Throughout history, the fact is the same – personal squabbles become national tragedies. In the dark days of military regimes in Africa, there were palace coups because some soldiers felt affronted by the arrogance of their colleagues.
Now, the brewing crisis between the presidency of Muhammadu Buhari and the Senate of Bukola Saraki poses a mortal danger to the continued existence of the nation. It has gone beyond recurrent disagreement as a staple of democracy. What we are faced with now is a smouldering fire that could imperil the nation’s democracy.

It is not a crisis instigated by external enemies to bring down the All Progressives Congress (APC) government. Rather, it began with Saraki bulldozing his way into the Senate presidency in total defiance of the expectations of the leaders of his party. Since the efforts to dislodge him by appeals and threats failed, Saraki has been subjected to a rash of corruption charges. Yes, Saraki may really be corrupt. But his prosecution has also been seen as not really part of efforts to genuinely fight corruption, but as a means of hobbling him for his defiance. It has been a long wait for this struggle to lead to the implosion of the party and trigger a national crisis. Until recently, the presidency seemed to be on a higher moral ground. And it was thus thought that Saraki would beg Buhari and the leaders of the APC for him to have peace. In fact, it was thought that there was no need for him to beg since his case was irredeemable – he should just resign.
But now either due to the bad advice emanating from his coterie of advisers or the low quality of mind of Buhari that has not prepared him for the leadership of a complex nation like Nigeria, Saraki has taken the high ground from him and his presidency. Buhari has found himself in this quandary because the charges of corruption he thought he could use to silence Saraki are also hanging on the necks of those in his presidency. Thus it is not only Saraki and his Senate that lack the right moral credentials to lead the citizens. Buhari and his presidency are complicit in this worsening moral crisis of the nation’s leadership.
But this is a fact that the Buhari presidency and its serenaders have refused to accept. They have thus branded everybody who tried to rouse them from the delusional notion that the government was on the right path as an enemy. But with the indictment that the government is afflicted with a disconnect from the aspirations of the citizens coming from Nasir El-Rufai, a leading light of the APC, we wonder how they would continue to sustain the canard of the APC government being the best thing that has ever happened to the country.

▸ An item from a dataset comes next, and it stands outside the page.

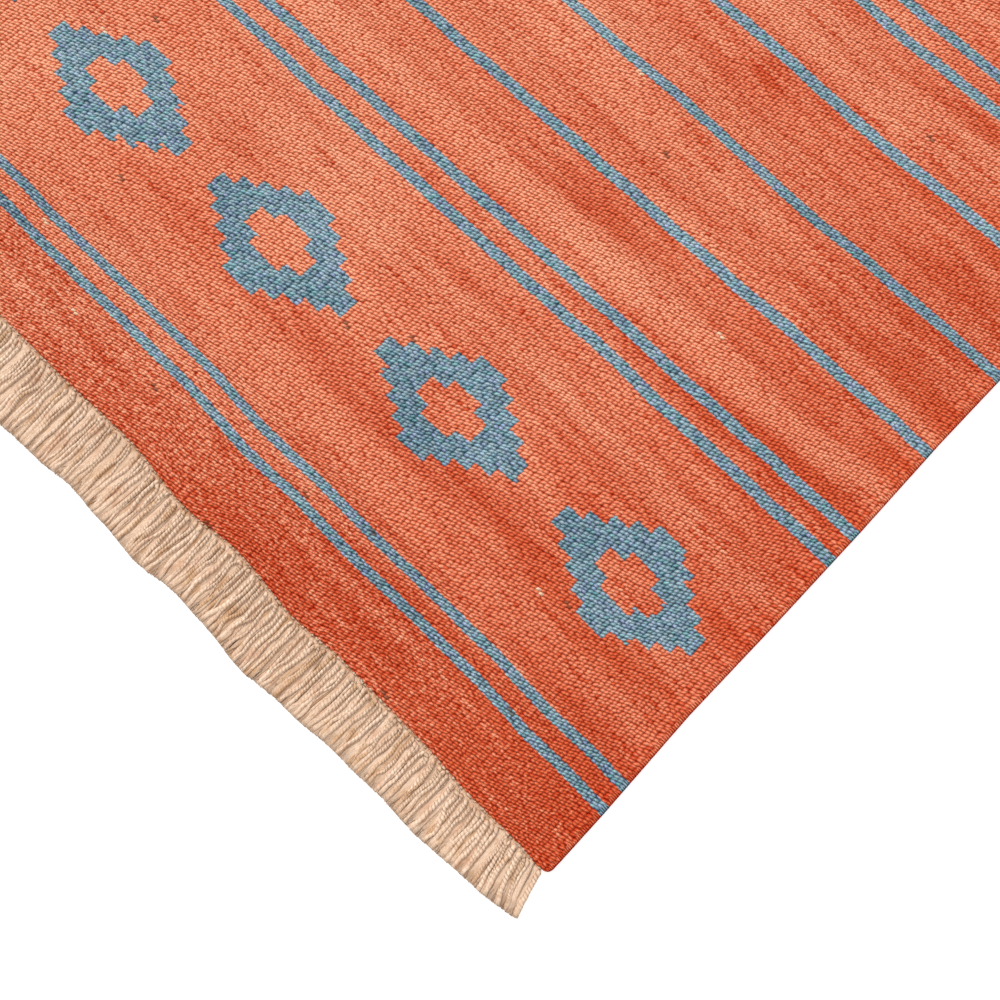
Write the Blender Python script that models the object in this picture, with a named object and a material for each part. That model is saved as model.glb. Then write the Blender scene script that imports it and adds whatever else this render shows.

Now, Buhari and his presidency may have to consider the option of seeking peace with Saraki and his Senate. Feigning oblivion of the potential damage to his anti-corruption campaign, Buhari and his presidency may go to Saraki and his Senate to persuade them that Ibrahim Magu is indispensable to the anti-corruption agenda of the executive. He would need to convince them that Magu is not terrorising them because they failed to confirm his appointment as the chairman of the Economic and Financial Crimes Commission (EFCC). Again, Buhari would need to persuade the Senate that the alleged malfeasance of Babachir Lawal should be glossed over. Since he wants these people badly, he would have to strike a deal that the Senate members should be exempted from the anti-corruption fight. Let those outside the Senate be hauled to the judges, but the National Assembly should be left alone even though its sanctity has been sullied by the many corrupt former governors and other erstwhile public officers sitting in it. 
But would Buhari tell Saraki and his Senate to do their worst? Would he listen to the advice of his learned special advisers that the executive is the numero uno and it can choose to ignore the opinion of the Senate on matters of governance? Buhari may agree with his aide that Magu can keep on acting even after he has been rejected twice by the Senate.
Buhari may not see the need to tell Customs Comptroller-General Hameed Ali that he should wear his uniform and meet the Senate. He may not come to terms with the fact that if at all he reached an agreement that wearing the customs uniform is below the dignity of Ali, the Senate was not part of it. Thus he may not tell Ali to wear his uniform and go to the Senate and defend his policies. Buhari’s legal advisers may tell him that since Ali has been able to convince him, he can equally persuade the Senate that his wearing the uniform of the customs from which he enjoys the perks of office is not only beneath him, there is no law compelling him to be so dressed. Buhari may not even consider the fact that serving a nation requires humility and sacrifice and if wearing the uniform is part of the sacrifice that Ali must make, it should not be too much for him if he genuinely wants to serve.

Or would Buhari opt for genuine compromise and seek peace with the Senate for the sake of the citizens who are waiting for good governance? The obvious danger is that if Buhari and Saraki continue to intransigently maintain their positions, and are overwhelmed by the drive to defend their bruised egos, we might as well consider ourselves confronted with the twilight of the fourth republic.